§ THE EXERCISE:
Quote exactly, and only, the lines of the material below from the line with "wall_stave_1();" through the line with "before = set(bpy.data.objects)".

§ WORKING DATA:
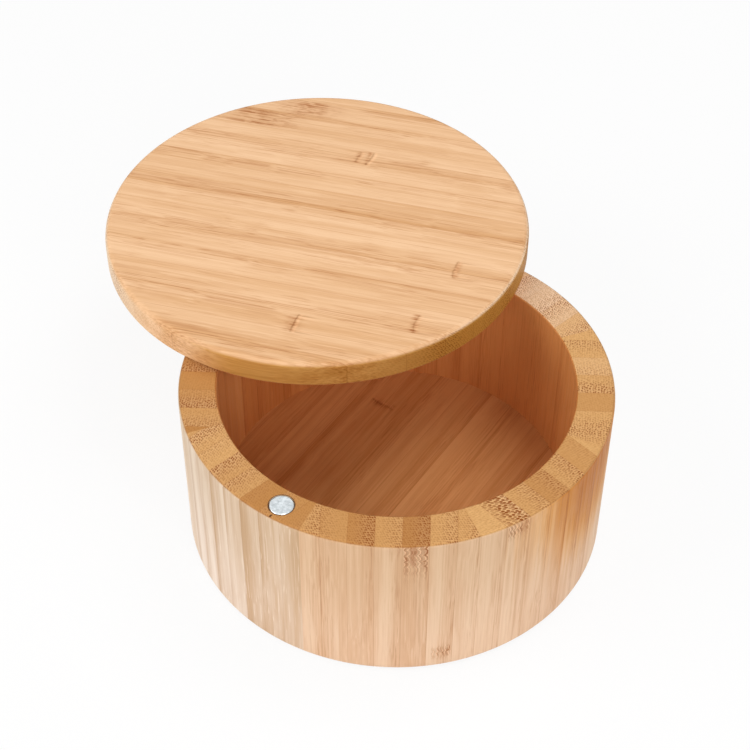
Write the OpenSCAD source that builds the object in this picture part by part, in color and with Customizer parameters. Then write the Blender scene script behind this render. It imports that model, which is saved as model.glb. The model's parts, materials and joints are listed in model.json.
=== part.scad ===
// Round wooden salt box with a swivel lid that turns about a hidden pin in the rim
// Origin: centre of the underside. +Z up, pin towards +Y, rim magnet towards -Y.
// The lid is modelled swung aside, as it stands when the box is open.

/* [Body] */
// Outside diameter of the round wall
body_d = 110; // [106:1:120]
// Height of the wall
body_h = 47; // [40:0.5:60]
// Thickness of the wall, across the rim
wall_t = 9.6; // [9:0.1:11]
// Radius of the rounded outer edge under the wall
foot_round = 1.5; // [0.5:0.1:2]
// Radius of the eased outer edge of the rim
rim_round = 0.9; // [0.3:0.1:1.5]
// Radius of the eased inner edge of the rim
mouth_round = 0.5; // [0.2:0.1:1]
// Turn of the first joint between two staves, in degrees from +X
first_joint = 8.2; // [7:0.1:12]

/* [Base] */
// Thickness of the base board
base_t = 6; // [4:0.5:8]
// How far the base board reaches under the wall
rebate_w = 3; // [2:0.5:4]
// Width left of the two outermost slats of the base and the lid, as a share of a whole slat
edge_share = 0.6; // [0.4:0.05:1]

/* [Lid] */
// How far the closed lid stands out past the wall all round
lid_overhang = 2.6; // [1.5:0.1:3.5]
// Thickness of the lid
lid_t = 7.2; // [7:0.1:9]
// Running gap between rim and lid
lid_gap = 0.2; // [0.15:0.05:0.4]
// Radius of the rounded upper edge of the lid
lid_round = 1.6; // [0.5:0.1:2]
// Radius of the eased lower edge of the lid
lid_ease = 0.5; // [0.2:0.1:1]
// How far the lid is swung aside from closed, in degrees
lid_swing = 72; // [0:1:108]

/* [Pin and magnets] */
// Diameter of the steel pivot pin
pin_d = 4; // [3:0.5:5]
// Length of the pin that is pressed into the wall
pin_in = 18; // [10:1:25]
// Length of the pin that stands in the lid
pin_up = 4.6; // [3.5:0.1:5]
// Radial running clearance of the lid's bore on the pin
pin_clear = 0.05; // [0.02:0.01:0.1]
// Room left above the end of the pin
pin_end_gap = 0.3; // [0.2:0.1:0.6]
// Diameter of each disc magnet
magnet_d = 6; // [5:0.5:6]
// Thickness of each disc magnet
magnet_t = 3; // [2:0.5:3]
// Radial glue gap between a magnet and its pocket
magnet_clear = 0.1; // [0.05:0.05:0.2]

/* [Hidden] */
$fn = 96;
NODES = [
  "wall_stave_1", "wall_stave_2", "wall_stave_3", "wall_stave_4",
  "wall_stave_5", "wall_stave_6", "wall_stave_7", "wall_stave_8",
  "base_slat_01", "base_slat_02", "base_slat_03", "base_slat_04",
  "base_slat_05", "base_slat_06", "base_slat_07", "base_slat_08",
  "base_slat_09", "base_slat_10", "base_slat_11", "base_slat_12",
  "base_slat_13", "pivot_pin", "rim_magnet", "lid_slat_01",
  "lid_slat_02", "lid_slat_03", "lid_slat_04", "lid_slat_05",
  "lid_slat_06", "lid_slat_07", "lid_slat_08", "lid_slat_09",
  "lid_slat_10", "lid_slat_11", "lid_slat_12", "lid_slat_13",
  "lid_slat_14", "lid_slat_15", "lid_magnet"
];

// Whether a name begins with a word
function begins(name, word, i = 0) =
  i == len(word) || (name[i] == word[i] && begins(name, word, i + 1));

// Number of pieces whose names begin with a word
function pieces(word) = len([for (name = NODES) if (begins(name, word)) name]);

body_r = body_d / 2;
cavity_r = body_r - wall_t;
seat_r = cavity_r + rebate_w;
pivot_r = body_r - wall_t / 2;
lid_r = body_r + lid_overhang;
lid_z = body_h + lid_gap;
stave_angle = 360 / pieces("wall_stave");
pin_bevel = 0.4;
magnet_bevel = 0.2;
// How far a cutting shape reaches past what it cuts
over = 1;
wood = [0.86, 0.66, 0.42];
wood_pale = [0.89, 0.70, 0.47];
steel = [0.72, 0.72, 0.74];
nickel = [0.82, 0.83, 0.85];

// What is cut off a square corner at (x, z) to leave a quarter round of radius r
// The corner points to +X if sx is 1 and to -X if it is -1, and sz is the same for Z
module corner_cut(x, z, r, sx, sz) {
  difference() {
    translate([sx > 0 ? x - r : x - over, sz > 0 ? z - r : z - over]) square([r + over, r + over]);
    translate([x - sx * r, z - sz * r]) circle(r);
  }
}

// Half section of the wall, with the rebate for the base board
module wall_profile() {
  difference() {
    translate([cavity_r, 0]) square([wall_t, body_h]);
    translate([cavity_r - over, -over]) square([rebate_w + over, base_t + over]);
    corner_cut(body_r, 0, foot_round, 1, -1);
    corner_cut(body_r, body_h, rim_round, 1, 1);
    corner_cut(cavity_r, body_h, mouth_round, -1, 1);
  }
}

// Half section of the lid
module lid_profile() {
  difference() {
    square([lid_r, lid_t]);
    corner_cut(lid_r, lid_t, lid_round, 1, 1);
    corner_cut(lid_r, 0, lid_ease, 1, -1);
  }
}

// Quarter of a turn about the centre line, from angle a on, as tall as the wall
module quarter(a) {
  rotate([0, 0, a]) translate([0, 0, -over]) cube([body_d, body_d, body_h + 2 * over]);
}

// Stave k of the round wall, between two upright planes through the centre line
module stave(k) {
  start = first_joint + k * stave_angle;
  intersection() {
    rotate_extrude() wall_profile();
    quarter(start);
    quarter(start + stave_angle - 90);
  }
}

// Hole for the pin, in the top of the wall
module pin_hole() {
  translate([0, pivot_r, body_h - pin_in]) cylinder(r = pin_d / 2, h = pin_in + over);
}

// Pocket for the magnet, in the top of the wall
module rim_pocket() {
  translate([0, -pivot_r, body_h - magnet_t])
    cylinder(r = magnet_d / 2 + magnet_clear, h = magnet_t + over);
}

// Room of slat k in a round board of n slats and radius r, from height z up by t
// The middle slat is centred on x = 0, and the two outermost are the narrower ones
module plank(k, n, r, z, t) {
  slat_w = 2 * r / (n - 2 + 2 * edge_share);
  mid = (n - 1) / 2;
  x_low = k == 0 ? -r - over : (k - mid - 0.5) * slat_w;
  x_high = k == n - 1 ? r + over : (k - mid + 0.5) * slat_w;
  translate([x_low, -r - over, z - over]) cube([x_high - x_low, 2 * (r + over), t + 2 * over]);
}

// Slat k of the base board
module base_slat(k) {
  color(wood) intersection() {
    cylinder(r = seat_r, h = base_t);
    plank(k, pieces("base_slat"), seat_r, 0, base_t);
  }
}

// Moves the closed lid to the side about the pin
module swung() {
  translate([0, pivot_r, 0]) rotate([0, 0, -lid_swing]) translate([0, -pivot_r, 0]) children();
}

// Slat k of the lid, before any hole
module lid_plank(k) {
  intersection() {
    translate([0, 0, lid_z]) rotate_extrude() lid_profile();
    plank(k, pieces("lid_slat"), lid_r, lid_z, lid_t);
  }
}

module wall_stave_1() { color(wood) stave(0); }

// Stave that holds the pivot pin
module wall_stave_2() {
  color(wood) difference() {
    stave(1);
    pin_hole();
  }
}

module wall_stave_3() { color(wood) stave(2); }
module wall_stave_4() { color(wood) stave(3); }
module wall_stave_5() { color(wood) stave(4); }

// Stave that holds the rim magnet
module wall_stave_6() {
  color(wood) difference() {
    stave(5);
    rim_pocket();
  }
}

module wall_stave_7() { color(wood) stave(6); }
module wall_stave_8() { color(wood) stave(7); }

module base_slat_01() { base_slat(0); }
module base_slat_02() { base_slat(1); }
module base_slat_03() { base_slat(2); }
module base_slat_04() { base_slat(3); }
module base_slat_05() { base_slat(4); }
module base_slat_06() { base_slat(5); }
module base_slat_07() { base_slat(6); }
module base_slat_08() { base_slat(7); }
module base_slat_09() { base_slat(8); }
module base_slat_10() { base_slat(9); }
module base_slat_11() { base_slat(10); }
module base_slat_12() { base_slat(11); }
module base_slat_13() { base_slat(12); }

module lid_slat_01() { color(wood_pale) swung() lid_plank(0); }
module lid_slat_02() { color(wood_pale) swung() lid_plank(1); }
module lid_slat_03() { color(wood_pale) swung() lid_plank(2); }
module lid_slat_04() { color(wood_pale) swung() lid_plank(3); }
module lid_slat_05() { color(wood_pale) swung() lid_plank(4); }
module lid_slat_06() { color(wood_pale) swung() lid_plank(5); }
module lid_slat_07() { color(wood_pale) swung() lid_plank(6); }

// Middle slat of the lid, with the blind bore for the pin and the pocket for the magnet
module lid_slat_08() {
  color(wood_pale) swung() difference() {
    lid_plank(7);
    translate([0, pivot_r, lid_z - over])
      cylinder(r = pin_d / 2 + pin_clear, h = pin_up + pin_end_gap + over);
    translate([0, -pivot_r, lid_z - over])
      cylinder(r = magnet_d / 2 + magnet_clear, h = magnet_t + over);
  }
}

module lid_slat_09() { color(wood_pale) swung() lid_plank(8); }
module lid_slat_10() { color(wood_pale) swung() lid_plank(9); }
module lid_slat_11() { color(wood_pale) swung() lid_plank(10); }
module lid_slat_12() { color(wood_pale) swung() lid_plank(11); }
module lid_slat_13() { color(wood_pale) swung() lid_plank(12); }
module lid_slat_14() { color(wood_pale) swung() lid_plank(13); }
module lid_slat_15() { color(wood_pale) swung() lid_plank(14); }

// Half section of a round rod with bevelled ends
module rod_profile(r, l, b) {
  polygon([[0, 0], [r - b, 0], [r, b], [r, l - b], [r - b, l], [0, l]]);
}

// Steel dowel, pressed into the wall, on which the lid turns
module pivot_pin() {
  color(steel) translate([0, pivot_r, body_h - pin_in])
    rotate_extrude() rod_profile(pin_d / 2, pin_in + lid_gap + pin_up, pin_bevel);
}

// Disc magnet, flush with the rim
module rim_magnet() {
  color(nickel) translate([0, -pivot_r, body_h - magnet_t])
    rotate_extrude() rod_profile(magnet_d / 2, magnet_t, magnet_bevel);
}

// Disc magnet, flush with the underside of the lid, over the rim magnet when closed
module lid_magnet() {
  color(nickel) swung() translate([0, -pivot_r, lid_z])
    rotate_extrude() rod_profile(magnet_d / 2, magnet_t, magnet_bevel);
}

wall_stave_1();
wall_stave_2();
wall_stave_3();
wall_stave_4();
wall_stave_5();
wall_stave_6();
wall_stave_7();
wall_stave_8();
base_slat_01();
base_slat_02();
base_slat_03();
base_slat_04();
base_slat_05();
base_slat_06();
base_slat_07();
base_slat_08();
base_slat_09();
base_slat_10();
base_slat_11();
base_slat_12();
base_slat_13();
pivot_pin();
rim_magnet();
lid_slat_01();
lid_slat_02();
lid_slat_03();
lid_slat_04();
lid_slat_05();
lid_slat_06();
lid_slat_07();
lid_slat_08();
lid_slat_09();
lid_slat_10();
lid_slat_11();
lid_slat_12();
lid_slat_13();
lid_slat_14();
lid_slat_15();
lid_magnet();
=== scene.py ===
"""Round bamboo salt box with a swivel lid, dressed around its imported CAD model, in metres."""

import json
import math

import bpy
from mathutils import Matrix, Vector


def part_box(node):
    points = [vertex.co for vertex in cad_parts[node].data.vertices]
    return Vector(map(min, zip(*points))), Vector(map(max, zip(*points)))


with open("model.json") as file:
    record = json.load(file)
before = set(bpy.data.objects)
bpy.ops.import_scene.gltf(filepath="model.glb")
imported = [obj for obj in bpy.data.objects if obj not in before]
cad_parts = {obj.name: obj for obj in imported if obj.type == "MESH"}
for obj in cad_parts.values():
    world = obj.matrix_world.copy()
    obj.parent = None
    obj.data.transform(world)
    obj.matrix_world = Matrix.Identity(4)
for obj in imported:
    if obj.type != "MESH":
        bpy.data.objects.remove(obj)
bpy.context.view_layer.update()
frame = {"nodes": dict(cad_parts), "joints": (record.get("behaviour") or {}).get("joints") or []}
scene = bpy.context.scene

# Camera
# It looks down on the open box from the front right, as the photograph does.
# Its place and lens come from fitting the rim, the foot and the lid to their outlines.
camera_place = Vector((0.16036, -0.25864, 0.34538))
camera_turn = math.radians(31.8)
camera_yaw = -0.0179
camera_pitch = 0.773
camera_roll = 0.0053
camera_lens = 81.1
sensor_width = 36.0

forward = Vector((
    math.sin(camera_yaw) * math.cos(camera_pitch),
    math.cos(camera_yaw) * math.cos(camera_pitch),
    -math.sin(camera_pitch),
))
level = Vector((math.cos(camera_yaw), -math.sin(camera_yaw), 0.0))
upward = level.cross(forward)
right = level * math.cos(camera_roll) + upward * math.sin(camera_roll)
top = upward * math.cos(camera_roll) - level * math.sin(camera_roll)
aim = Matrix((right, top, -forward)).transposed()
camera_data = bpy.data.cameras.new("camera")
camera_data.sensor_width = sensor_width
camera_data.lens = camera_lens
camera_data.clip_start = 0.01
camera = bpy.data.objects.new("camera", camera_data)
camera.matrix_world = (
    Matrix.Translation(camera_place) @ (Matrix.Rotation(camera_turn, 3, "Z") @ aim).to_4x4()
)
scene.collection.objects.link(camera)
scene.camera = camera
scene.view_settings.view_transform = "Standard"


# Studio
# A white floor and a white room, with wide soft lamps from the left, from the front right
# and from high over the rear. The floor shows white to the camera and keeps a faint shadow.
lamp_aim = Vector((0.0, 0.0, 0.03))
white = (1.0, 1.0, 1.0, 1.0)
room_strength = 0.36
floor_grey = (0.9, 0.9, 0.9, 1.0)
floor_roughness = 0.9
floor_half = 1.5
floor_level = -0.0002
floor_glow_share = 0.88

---

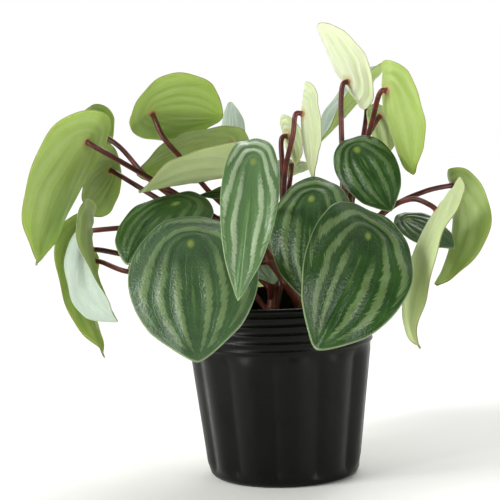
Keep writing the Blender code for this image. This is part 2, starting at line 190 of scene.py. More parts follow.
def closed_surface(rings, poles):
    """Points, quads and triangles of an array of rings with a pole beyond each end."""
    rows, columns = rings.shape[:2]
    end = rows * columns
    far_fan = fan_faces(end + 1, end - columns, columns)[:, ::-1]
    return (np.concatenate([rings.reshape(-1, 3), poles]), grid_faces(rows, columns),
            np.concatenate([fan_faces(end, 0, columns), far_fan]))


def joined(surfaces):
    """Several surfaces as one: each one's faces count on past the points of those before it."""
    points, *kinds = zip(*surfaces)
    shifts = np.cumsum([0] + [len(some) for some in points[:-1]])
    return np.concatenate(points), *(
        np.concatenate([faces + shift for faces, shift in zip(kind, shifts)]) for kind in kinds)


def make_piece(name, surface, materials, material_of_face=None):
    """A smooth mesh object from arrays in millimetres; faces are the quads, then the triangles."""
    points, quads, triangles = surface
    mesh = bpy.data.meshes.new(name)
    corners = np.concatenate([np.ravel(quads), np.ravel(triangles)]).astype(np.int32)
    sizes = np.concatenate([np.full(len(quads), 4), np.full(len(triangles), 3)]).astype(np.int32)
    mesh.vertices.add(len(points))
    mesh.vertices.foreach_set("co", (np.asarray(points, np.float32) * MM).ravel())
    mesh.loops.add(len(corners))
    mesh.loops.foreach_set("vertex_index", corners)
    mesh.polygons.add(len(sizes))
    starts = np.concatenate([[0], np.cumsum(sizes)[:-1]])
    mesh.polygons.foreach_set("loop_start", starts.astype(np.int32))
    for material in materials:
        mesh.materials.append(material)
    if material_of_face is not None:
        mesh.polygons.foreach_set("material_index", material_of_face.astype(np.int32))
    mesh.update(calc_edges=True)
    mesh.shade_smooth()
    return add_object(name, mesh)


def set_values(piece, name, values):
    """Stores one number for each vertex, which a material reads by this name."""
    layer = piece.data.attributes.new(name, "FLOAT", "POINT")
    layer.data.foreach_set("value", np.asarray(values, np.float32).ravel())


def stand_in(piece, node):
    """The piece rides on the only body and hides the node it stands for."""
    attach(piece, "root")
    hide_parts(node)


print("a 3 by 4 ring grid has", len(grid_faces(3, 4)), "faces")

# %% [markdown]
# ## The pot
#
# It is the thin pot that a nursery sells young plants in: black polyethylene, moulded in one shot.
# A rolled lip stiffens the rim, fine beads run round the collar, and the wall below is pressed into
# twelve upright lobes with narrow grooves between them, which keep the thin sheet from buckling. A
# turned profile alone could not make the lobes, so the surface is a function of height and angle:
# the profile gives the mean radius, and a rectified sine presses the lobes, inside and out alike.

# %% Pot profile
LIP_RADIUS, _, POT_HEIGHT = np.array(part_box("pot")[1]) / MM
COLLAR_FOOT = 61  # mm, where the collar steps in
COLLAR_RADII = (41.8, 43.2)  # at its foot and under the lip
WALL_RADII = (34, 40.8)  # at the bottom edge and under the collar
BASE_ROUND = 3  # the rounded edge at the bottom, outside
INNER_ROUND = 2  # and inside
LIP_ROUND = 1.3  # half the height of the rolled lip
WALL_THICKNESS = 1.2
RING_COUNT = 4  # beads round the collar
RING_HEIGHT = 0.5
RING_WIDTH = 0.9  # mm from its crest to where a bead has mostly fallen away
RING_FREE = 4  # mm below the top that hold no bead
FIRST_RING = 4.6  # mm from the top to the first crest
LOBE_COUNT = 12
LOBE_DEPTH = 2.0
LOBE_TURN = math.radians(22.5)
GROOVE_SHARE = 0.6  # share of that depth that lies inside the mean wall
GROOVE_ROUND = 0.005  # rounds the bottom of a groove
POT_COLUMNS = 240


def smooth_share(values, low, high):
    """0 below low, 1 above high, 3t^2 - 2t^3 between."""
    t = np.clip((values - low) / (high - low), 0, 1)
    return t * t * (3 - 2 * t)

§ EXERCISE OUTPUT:
wall_stave_1();
wall_stave_2();
wall_stave_3();
wall_stave_4();
wall_stave_5();
wall_stave_6();
wall_stave_7();
wall_stave_8();
base_slat_01();
base_slat_02();
base_slat_03();
base_slat_04();
base_slat_05();
base_slat_06();
base_slat_07();
base_slat_08();
base_slat_09();
base_slat_10();
base_slat_11();
base_slat_12();
base_slat_13();
pivot_pin();
rim_magnet();
lid_slat_01();
lid_slat_02();
lid_slat_03();
lid_slat_04();
lid_slat_05();
lid_slat_06();
lid_slat_07();
lid_slat_08();
lid_slat_09();
lid_slat_10();
lid_slat_11();
lid_slat_12();
lid_slat_13();
lid_slat_14();
lid_slat_15();
lid_magnet();
=== scene.py ===
"""Round bamboo salt box with a swivel lid, dressed around its imported CAD model, in metres."""

import json
import math

import bpy
from mathutils import Matrix, Vector


def part_box(node):
    points = [vertex.co for vertex in cad_parts[node].data.vertices]
    return Vector(map(min, zip(*points))), Vector(map(max, zip(*points)))


with open("model.json") as file:
    record = json.load(file)
before = set(bpy.data.objects)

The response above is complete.